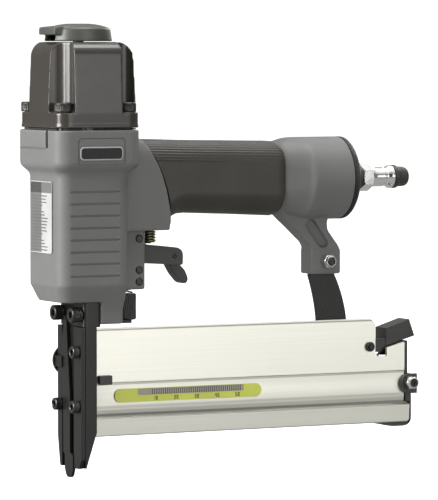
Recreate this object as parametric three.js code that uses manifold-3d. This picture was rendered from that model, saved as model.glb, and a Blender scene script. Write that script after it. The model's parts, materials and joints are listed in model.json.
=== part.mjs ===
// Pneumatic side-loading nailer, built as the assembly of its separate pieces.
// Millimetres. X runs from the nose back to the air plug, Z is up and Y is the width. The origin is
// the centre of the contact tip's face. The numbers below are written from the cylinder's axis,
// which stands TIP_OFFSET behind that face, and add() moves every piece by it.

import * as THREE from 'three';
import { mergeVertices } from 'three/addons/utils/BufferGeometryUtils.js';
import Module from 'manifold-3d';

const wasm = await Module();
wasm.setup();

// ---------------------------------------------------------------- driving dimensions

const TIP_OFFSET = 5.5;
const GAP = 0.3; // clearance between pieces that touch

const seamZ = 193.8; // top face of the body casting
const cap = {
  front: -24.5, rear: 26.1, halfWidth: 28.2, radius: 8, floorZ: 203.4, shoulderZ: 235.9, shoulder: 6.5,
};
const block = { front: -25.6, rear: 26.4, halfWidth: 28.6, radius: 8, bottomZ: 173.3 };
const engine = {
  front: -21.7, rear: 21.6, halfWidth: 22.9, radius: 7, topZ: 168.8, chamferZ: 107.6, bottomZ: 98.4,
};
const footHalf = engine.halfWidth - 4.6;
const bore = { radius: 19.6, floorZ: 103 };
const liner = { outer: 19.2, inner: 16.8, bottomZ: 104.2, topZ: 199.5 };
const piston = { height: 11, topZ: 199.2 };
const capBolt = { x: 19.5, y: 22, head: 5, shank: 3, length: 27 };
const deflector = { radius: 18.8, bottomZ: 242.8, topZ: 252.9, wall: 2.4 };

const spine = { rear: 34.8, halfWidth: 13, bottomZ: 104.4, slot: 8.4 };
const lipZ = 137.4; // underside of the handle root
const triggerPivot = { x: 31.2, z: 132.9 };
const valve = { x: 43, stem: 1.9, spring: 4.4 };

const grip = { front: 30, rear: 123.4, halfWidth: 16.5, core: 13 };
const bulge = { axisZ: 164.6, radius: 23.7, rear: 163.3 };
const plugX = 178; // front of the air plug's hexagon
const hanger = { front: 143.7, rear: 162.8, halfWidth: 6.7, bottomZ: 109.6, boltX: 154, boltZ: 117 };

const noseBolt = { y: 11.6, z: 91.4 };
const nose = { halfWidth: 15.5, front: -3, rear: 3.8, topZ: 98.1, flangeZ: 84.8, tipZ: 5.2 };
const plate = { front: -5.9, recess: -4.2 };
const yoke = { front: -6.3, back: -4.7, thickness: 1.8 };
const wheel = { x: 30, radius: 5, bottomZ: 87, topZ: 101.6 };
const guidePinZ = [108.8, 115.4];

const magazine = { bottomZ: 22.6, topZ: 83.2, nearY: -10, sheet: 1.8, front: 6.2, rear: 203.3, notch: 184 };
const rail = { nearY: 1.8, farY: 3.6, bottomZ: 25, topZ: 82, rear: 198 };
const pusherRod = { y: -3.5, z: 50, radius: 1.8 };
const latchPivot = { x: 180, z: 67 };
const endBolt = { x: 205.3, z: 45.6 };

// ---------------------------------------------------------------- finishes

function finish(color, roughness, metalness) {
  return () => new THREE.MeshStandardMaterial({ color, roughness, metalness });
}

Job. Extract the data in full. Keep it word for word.

Expected answer.
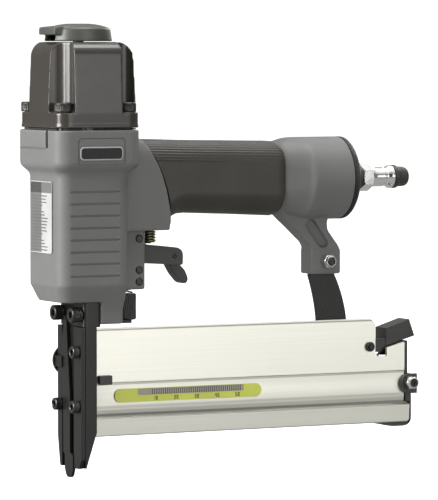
Recreate this object as parametric three.js code that uses manifold-3d. This picture was rendered from that model, saved as model.glb, and a Blender scene script. Write that script after it. The model's parts, materials and joints are listed in model.json.
=== part.mjs ===
// Pneumatic side-loading nailer, built as the assembly of its separate pieces.
// Millimetres. X runs from the nose back to the air plug, Z is up and Y is the width. The origin is
// the centre of the contact tip's face. The numbers below are written from the cylinder's axis,
// which stands TIP_OFFSET behind that face, and add() moves every piece by it.

import * as THREE from 'three';
import { mergeVertices } from 'three/addons/utils/BufferGeometryUtils.js';
import Module from 'manifold-3d';

const wasm = await Module();
wasm.setup();

// ---------------------------------------------------------------- driving dimensions

const TIP_OFFSET = 5.5;
const GAP = 0.3; // clearance between pieces that touch

const seamZ = 193.8; // top face of the body casting
const cap = {
  front: -24.5, rear: 26.1, halfWidth: 28.2, radius: 8, floorZ: 203.4, shoulderZ: 235.9, shoulder: 6.5,
};
const block = { front: -25.6, rear: 26.4, halfWidth: 28.6, radius: 8, bottomZ: 173.3 };
const engine = {
  front: -21.7, rear: 21.6, halfWidth: 22.9, radius: 7, topZ: 168.8, chamferZ: 107.6, bottomZ: 98.4,
};
const footHalf = engine.halfWidth - 4.6;
const bore = { radius: 19.6, floorZ: 103 };
const liner = { outer: 19.2, inner: 16.8, bottomZ: 104.2, topZ: 199.5 };
const piston = { height: 11, topZ: 199.2 };
const capBolt = { x: 19.5, y: 22, head: 5, shank: 3, length: 27 };
const deflector = { radius: 18.8, bottomZ: 242.8, topZ: 252.9, wall: 2.4 };

const spine = { rear: 34.8, halfWidth: 13, bottomZ: 104.4, slot: 8.4 };
const lipZ = 137.4; // underside of the handle root
const triggerPivot = { x: 31.2, z: 132.9 };
const valve = { x: 43, stem: 1.9, spring: 4.4 };

const grip = { front: 30, rear: 123.4, halfWidth: 16.5, core: 13 };
const bulge = { axisZ: 164.6, radius: 23.7, rear: 163.3 };
const plugX = 178; // front of the air plug's hexagon
const hanger = { front: 143.7, rear: 162.8, halfWidth: 6.7, bottomZ: 109.6, boltX: 154, boltZ: 117 };

const noseBolt = { y: 11.6, z: 91.4 };
const nose = { halfWidth: 15.5, front: -3, rear: 3.8, topZ: 98.1, flangeZ: 84.8, tipZ: 5.2 };
const plate = { front: -5.9, recess: -4.2 };
const yoke = { front: -6.3, back: -4.7, thickness: 1.8 };
const wheel = { x: 30, radius: 5, bottomZ: 87, topZ: 101.6 };
const guidePinZ = [108.8, 115.4];

const magazine = { bottomZ: 22.6, topZ: 83.2, nearY: -10, sheet: 1.8, front: 6.2, rear: 203.3, notch: 184 };
const rail = { nearY: 1.8, farY: 3.6, bottomZ: 25, topZ: 82, rear: 198 };
const pusherRod = { y: -3.5, z: 50, radius: 1.8 };
const latchPivot = { x: 180, z: 67 };
const endBolt = { x: 205.3, z: 45.6 };

// ---------------------------------------------------------------- finishes

function finish(color, roughness, metalness) {
  return () => new THREE.MeshStandardMaterial({ color, roughness, metalness });
}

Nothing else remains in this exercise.